I think I found a way to tame the monster. 

Friday, July 19, 2013

The Woman in the Park

I used to walk around Dublin on Sundays with a curious lad. We walked a few miles from the school halls into Dublin, across the Liffey, and back down Rathmines. When we were on the north side of the Liffey, we had had lunch at a Chinese restaurant where he had eaten loads of fried meat and mysteriously felt stomach pains. We were walking back through Dublin, and we strolled around a little park on the end of Grafton Street called St Stephen’s Green.

As we chatted and walked, a woman came up to us.

“Can I talk to the young lady for a moment?” she asked shyly in her Dublin accent. Perplexed, I followed her out of earshot and she alerted me to the fact that my dress was tucked into my tights. I had walked across downtown Dublin with my underwear (the old woman kind) in full view of everyone for an entire afternoon! I have no idea how the lad I was with hadn’t noticed. The horror.  

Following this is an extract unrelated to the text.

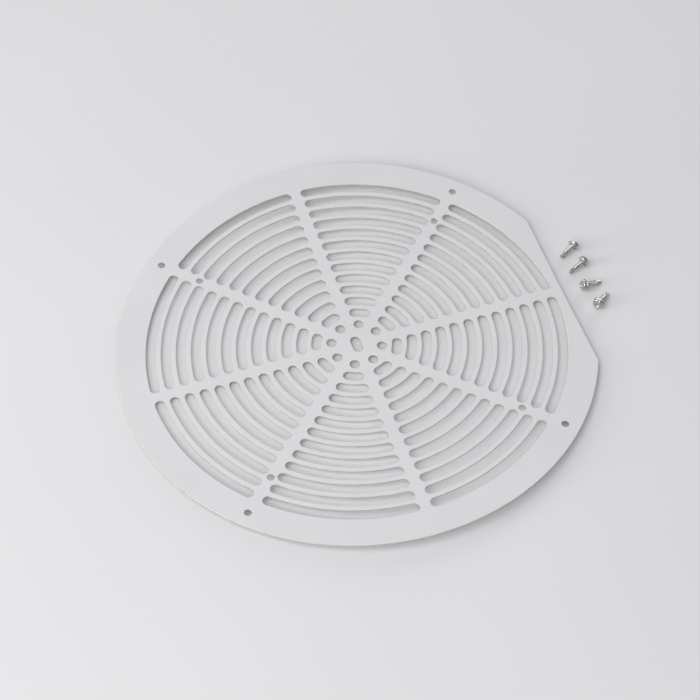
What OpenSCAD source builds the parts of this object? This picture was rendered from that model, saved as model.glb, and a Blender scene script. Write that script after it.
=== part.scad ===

Every year my family goes to Cabo San Lucas, Mexico, usually for Thanksgiving. My mom hates making Thanksgiving dinner, and we all prefer fish tacos anyway.

We have friends that go on holiday to Cabo too. The family has two kids that are roughly the same ages as my brother and me. Once, we children were playing pool volleyball and being quite rowdy. There are three massive pools that are emptied during Thanksgiving, yet one couple decided to sit down directly in front of us—the only other people in sight. Eventually the volleyball was hit too far in the air, and it crashed upon the couples’ table—to no one’s surprise but theirs. It spilled one of their drinks, and they looked livid.

“Oh! We’re so sorry!” I said. The woman glared at us with the rage of a thousand suns. “We will buy you another, if you want.”

“That would be nice,” the man said, ruffled. My brother and I raised eyebrows and looked at each other. There was a pause.

“We were just being nice,” my brother said. “You probably shouldn’t have sat there.”